Intermediaries, poor internal controls, incentive schemes geared for corruption — we’ve heard all that before, and can go deeper into the details another day. The real news here is the settlement AAR received and what that tells us about the Justice Department’s current posture on resolving FCPA cases.
Attempt at Self-Reporting
The good news for AAR is that the company did self-report its misconduct to the Justice Department and SEC in 2019. The bad news, however, is that local media in both Nepal and South Africa had already broken the news of corruption in both countries, including AAR’s probable involvement. Plus, 12 days before AAR reported its troubles to the Justice Department, some other source tipped off prosecutors about the Nepal misconduct.
That meant AAR would not qualify for voluntary self-disclosure credit under the Justice Department’s Corporate Enforcement Policy, since a company could only receive that credit if it was news the Justice Department hadn’t already heard.
On the other hand, prosecutors were impressed with AAR’s cooperation during the investigation, which included lots of document production and promptly providing information to the feds that AAR discovered during its own internal investigation. Prosecutors also gave AAR points for substantial improvements to its compliance program. That remediation included steps such as reducing its use of overseas sales agents; hiring a chief compliance officer and beefing up the compliance team overall; implementing a new compliance risk assessment program; and “beginning to roll out” a tool to preserve instant-message communications.
So AAR tried for voluntary self-disclosure but missed thanks to bad timing; and did everything else right that prosecutors like to see. Given all that effort, prosecutors decided to reduce AAR’s possible criminal penalty by 45 percent. Plus, as we mentioned earlier — non-prosecution agreement, no compliance monitor, and a term of only 18 months rather than the usual three years. (Although the CEO and CCO do need to certify the effectiveness of AAR’s compliance program at the end of those 18 months.)
All told, this settlement reflects recent statements the Justice Department has made about trying to be more thoughtful on companies’ self-disclosure; and specifically to do something for companies that at least made a good-faith effort to self-disclose but didn’t precisely meet the criteria outlined in the Corporate Enforcement Policy.

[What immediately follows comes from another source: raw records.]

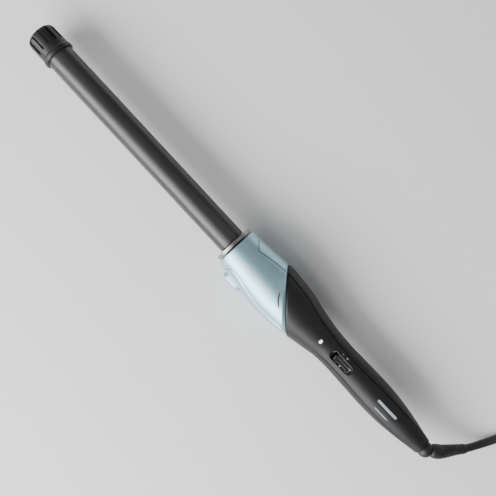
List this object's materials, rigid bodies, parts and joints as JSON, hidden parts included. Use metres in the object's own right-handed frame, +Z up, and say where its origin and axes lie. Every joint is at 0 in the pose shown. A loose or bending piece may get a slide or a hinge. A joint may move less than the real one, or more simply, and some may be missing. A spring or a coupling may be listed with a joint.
{
  "type": "curling wand",
  "caption": "Clipless curling wand: round heated barrel with ribbed cool tip, side release button, slide switch, folding stand and a swivel cord coiled beside it.",
  "frame": {"origin": "on the surface that the tool lies on, under the middle of the tool without its cord", "axes": "+X along the tool axis towards the cool tip, +Y towards the side release button, +Z up, towards the switch side"},
  "size_m": [0.5246, 0.0935, 0.0372],
  "materials": {
    "ice_blue": "metallic ice-blue lacquer, glossy",
    "black_shell": "fine matte black moulding",
    "gloss_black": "polished black",
    "barrel_coat": "satin dark grey ceramic coating",
    "collar_metal": "satin warm grey",
    "tip_black": "matte black heat-proof moulding",
    "steel": "plain steel",
    "brass": "bright contact brass",
    "copper": "copper alloy strip",
    "aluminium": "extruded",
    "ceramic": "fired ceramic, off-white",
    "amber_film": "amber insulating film",
    "board_green": "green solder mask",
    "chip_black": "moulded component body",
    "capacitor_yellow": "yellow film capacitor box",
    "lamp_white": "clear-white lamp plastic",
    "rubber_black": "soft black vinyl",
    "wire_red": "red wire insulation",
    "wire_blue": "blue wire insulation",
    "wire_white": "white wire insulation"
  },
  "bodies": {
    "handle": {"head_front_cover": "ice_blue", "head_rear_cover": "ice_blue", "handle_front_shell": "black_shell", "handle_rear_shell": "black_shell", "barrel_socket": "tip_black", "socket_contact_1": "brass", "socket_contact_2": "brass", "socket_contact_3": "brass", "switch_bezel": "gloss_black", "light_pipe": "lamp_white", "indicator_led": "lamp_white", "circuit_board": "board_green", "slide_switch": "chip_black", "film_capacitor": "capacitor_yellow", "triac": "chip_black", "controller_chip": "chip_black", "head_wire_1": "wire_red", "head_wire_2": "wire_blue", "head_wire_3": "wire_white", "mains_wire_1": "wire_red", "mains_wire_2": "wire_blue", "brush_contact_1": "copper", "brush_contact_2": "copper", "shell_screw_1": "steel", "shell_screw_2": "steel", "shell_screw_3": "steel", "stand_hinge_pin": "steel", "button_spring": "steel", "strain_relief": "rubber_black", "power_cord": "rubber_black", "cord_coil": "rubber_black", "cord_tail": "rubber_black", "cord_tie": "rubber_black", "plug_relief": "rubber_black", "plug_body": "rubber_black", "plug_blade_1": "brass", "plug_blade_2": "brass"},
    "release": {"release_button": "ice_blue", "latch_plate": "steel"},
    "slider": {"switch_slider": "gloss_black"},
    "stand": {"safety_stand": "black_shell", "stand_foot": "rubber_black"},
    "swivel": {"swivel_ball": "rubber_black", "slip_ring": "brass", "slip_pin": "brass"},
    "barrel": {"barrel_tube": "barrel_coat", "barrel_collar": "collar_metal", "barrel_base": "tip_black", "contact_pin_1": "brass", "contact_pin_2": "brass", "contact_pin_3": "brass", "heater_block_upper": "aluminium", "heater_block_lower": "aluminium", "ceramic_heater": "ceramic", "electrode_upper": "copper", "electrode_lower": "copper", "insulation_film": "amber_film", "thermistor": "ceramic", "thermal_fuse": "ceramic", "cool_tip": "tip_black"}
  },
  "joints": [
    {"name": "barrel_pull", "type": "slide", "parent": "handle", "child": "barrel", "axis": [1, 0, 0], "range_m": [0, 0.034]},
    {"name": "button_press", "type": "slide", "parent": "handle", "child": "release", "axis": [0, -1, 0], "range_m": [0, 0.002], "stiffness_N_per_m": 1200, "springref_m": -0.002, "deforming": ["button_spring"]},
    {"name": "switch_slide", "type": "slide", "parent": "handle", "child": "slider", "axis": [1, 0, 0], "range_m": [0, 0.0029]},
    {"name": "stand_fold", "type": "hinge", "parent": "handle", "child": "stand", "pos_m": [-0.009, 0, 0.0024], "axis": [0, -1, 0], "range_deg": [0, 110]},
    {"name": "cord_swivel", "type": "hinge", "parent": "handle", "child": "swivel", "pos_m": [-0.184, 0, 0.019], "axis": [1, 0, 0], "continuous": true}
  ]
}
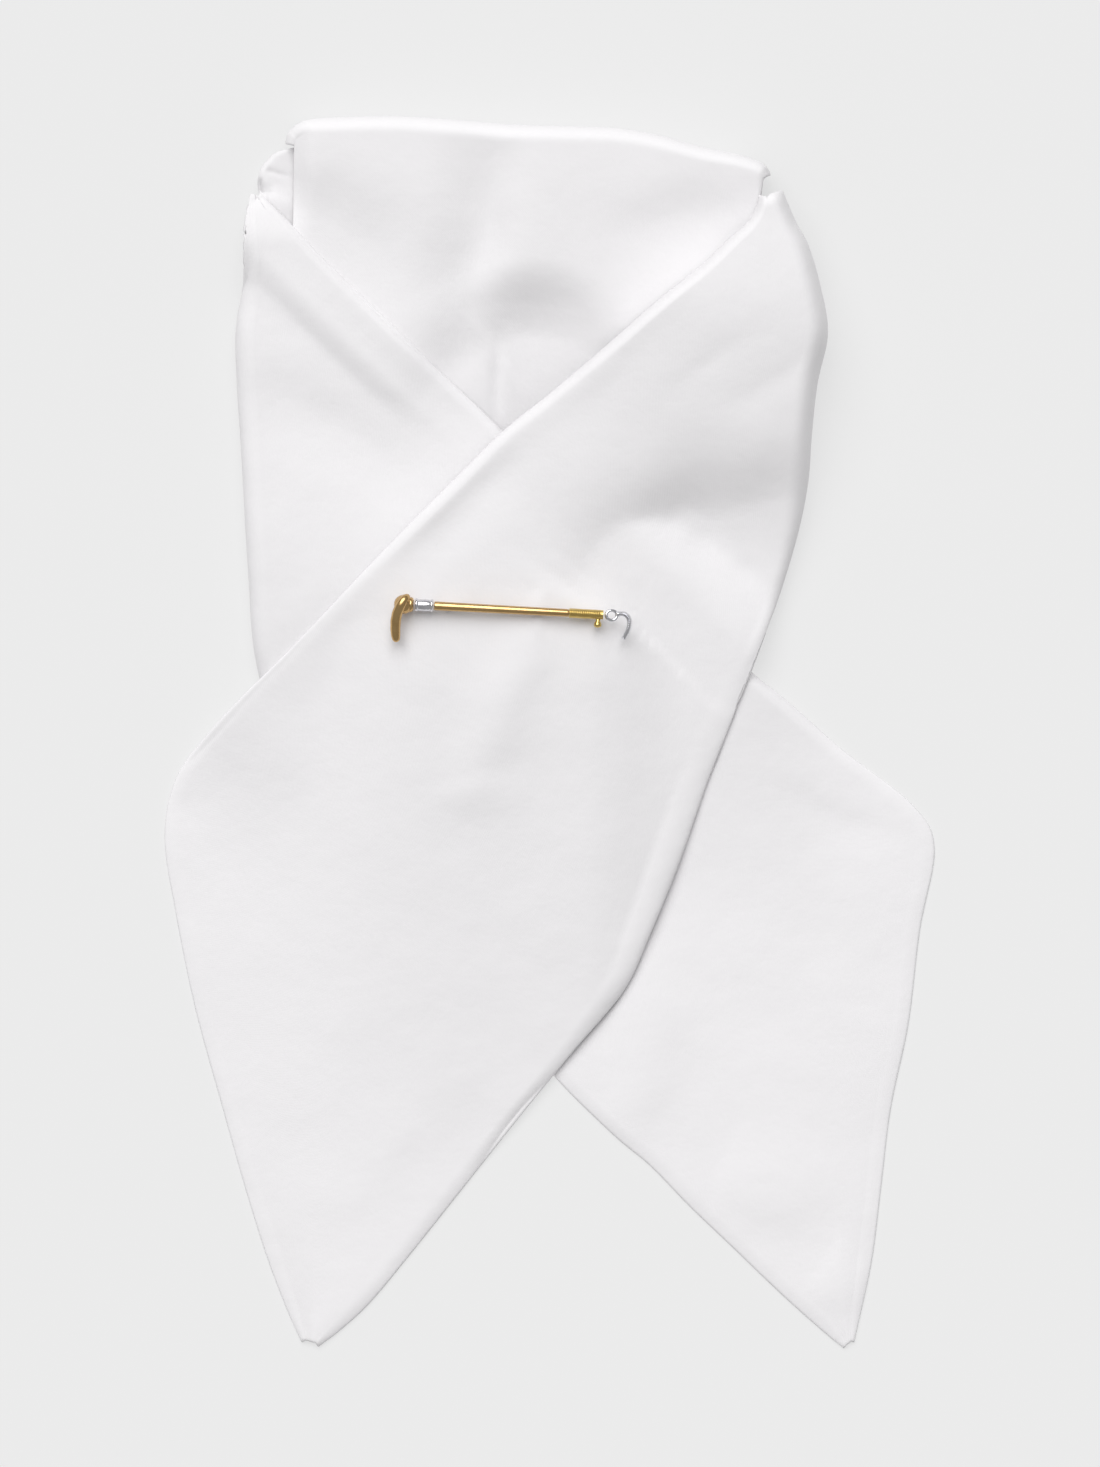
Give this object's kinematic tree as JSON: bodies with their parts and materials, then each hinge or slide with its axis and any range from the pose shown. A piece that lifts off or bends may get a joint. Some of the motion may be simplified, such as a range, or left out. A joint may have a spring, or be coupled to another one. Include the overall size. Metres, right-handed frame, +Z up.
{
  "type": "stock tie with stock pin",
  "caption": "Ready-tied white cotton stock tie lying flat, its two wide tails crossed at the throat and held by a whip-shaped stock pin.",
  "frame": {"origin": "on the surface the tie lies on, below the middle of its whole outline", "axes": "+Z up off the surface, +Y towards the neck, +X towards the right tail as seen from above"},
  "size_m": [0.2115, 0.3381, 0.0231],
  "materials": {
    "cloth_back": "plain white cotton",
    "cloth_band": "plain white cotton",
    "cloth_under": "plain white cotton",
    "cloth_over": "plain white cotton",
    "gilt": "polished gilt",
    "pale_gilt": "polished pale gilt",
    "silver": "polished silver colour"
  },
  "bodies": {
    "root": {"neck_back": "cloth_back", "neckband_front": "cloth_band", "tail_under": "cloth_under", "tail_over": "cloth_over", "pin_shaft": "gilt", "pin_handle": "gilt", "pin_binding": "pale_gilt", "pin_keeper": "pale_gilt", "pin_collar": "silver", "pin_ring": "silver", "pin_lash": "silver", "pin_stem": "silver"}
  },
  "joints": []
}
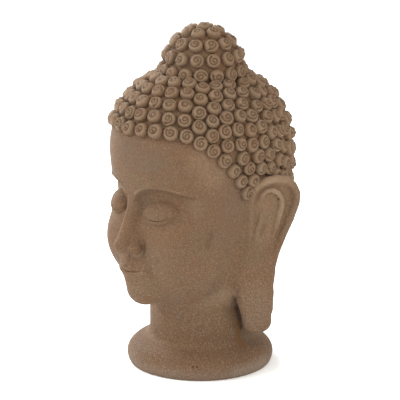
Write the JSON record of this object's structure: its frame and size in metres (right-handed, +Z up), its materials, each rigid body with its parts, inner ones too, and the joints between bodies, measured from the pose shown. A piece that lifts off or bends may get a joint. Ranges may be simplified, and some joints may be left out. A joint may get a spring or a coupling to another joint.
{
  "type": "buddha head sculpture",
  "caption": "Garden sculpture of a calm head with snail-curl hair, a topknot and long-lobed ears, on a round neck and foot, cast in one piece.",
  "frame": {"origin": "centre of the round underside, on the surface that the sculpture stands on", "axes": "+Z up through the topknot; the face looks along -Y; +X is the sculpture's own left"},
  "size_m": [0.3072, 0.3422, 0.5581],
  "materials": {
    "fibre_clay": "matte"
  },
  "bodies": {
    "root": {"buddha_head": "fibre_clay"}
  },
  "joints": []
}
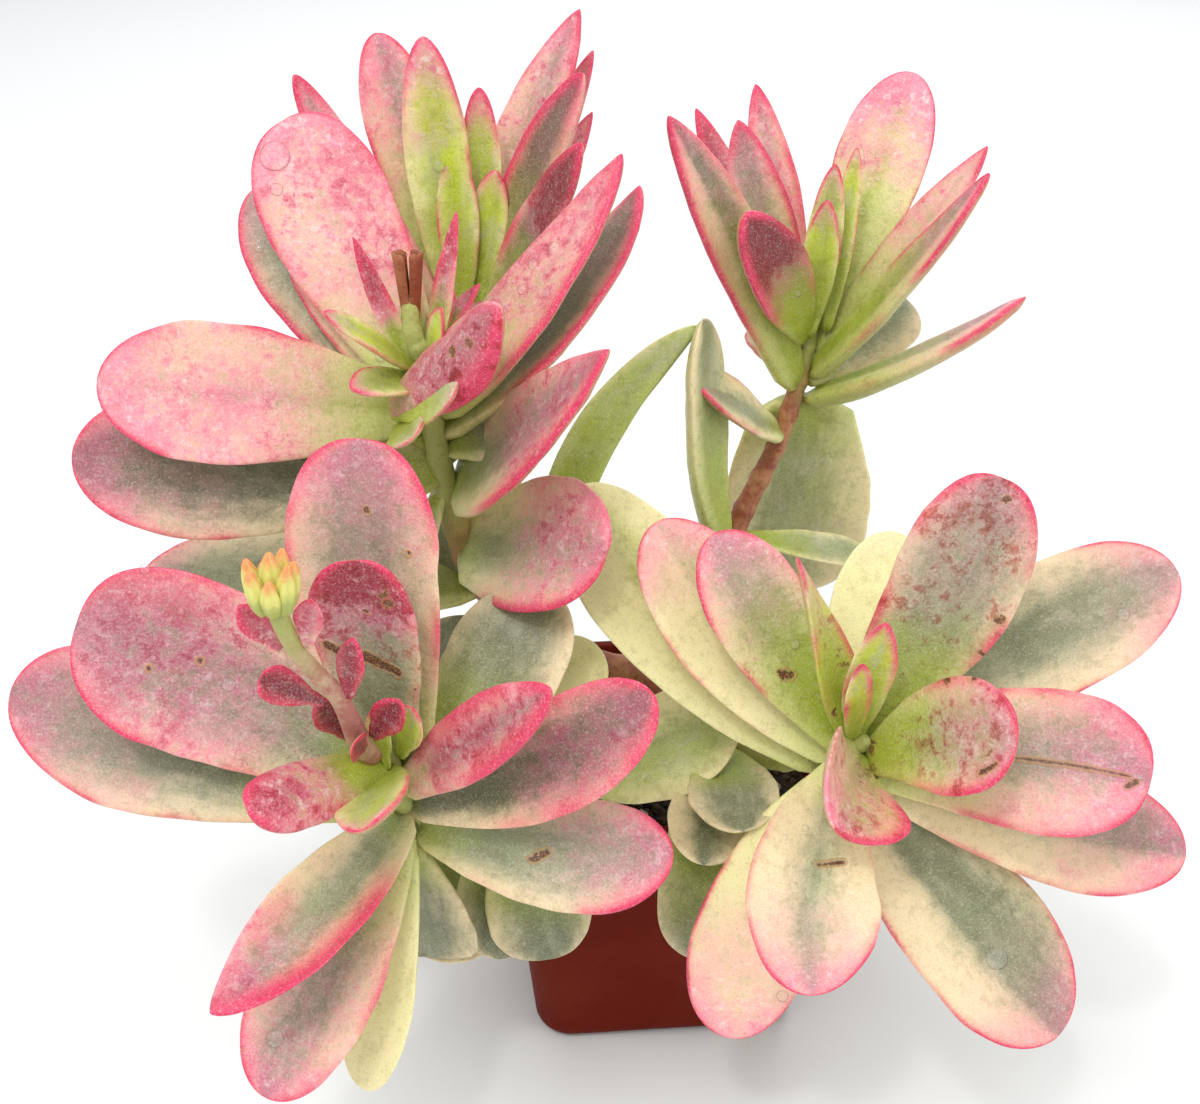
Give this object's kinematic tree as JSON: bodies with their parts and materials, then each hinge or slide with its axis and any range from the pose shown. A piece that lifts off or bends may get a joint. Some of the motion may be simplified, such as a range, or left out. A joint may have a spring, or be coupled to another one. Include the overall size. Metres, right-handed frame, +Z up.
{
  "type": "potted crassula",
  "caption": "Bushy branching succulent with thick paddle-shaped leaves, sage green with cream margins and pink blush, growing from soil in a small square plastic pot.",
  "frame": {"origin": "centre of the pot's flat base, on the surface it stands on", "axes": "+Z up; the pot's walls are square to X and Y; the plant's fuller front faces -Y"},
  "size_m": [0.2023, 0.1382, 0.1908],
  "materials": {
    "pot_plastic": "satin",
    "potting_soil": "matte",
    "stem_bark": "matte",
    "flower_stalk": "satin",
    "leaf_skin": "satin"
  },
  "bodies": {
    "root": {"flower_stalk": "flower_stalk", "front_left_leaf_01": "leaf_skin", "front_left_leaf_02": "leaf_skin", "front_left_leaf_03": "leaf_skin", "front_left_leaf_04": "leaf_skin", "front_left_leaf_05": "leaf_skin", "front_left_leaf_06": "leaf_skin", "front_left_leaf_07": "leaf_skin", "front_left_leaf_08": "leaf_skin", "front_left_leaf_09": "leaf_skin", "front_left_leaf_10": "leaf_skin", "front_left_leaf_11": "leaf_skin", "front_left_leaf_12": "leaf_skin", "front_right_leaf_01": "leaf_skin", "front_right_leaf_02": "leaf_skin", "front_right_leaf_03": "leaf_skin", "front_right_leaf_04": "leaf_skin", "front_right_leaf_05": "leaf_skin", "front_right_leaf_06": "leaf_skin", "front_right_leaf_07": "leaf_skin", "front_right_leaf_08": "leaf_skin", "front_right_leaf_09": "leaf_skin", "front_right_leaf_10": "leaf_skin", "front_right_leaf_11": "leaf_skin", "front_right_leaf_12": "leaf_skin", "front_right_leaf_13": "leaf_skin", "left_branch_leaf_01": "leaf_skin", "left_branch_leaf_02": "leaf_skin", "lower_left_leaf_01": "leaf_skin", "lower_left_leaf_02": "leaf_skin", "lower_right_leaf_01": "leaf_skin", "main_stem": "stem_bark", "pot": "pot_plastic", "rear_left_leaf_01": "leaf_skin", "rear_left_leaf_02": "leaf_skin", "rear_left_leaf_03": "leaf_skin", "rear_left_leaf_04": "leaf_skin", "rear_left_leaf_05": "leaf_skin", "rear_left_leaf_06": "leaf_skin", "rear_right_leaf_01": "leaf_skin", "rear_right_leaf_02": "leaf_skin", "rear_right_leaf_03": "leaf_skin", "rear_right_leaf_04": "leaf_skin", "rear_right_leaf_05": "leaf_skin", "rear_right_leaf_06": "leaf_skin", "rear_right_leaf_07": "leaf_skin", "rear_right_leaf_08": "leaf_skin", "rear_stem": "stem_bark", "rear_stem_leaf_01": "leaf_skin", "rear_stem_leaf_02": "leaf_skin", "soil": "potting_soil", "upper_left_leaf_01": "leaf_skin", "upper_left_leaf_02": "leaf_skin", "upper_left_leaf_03": "leaf_skin", "upper_left_leaf_04": "leaf_skin", "upper_left_leaf_05": "leaf_skin", "upper_left_leaf_06": "leaf_skin", "upper_left_leaf_07": "leaf_skin", "upper_left_leaf_08": "leaf_skin", "upper_left_side_leaf_01": "leaf_skin"}
  },
  "joints": []
}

Consider this statement from Criminal Division boss Nicole Argentieri on Nov. 22 (emphasis added by me):
Specifically, where a company’s self-disclosure does not meet the definition of “voluntary self-disclosure” as articulated in the [Corporate Enforcement Policy], but the company has demonstrated that it acted in good faith to self-report the misconduct — and that it fully cooperated and timely and appropriately remediated — prosecutors will consider the company’s self-disclosure in determining the appropriate resolution, including the appropriate form, the appropriate monetary penalty, and the length of the term of the agreement.
That fits the AAR case perfectly. (In all likelihood, the settlement was already just about done when Argentieri made her statement.) So we have yet another accommodation for companies trying to do the right thing when they discover corruption. Bring that up in your next meeting with the board.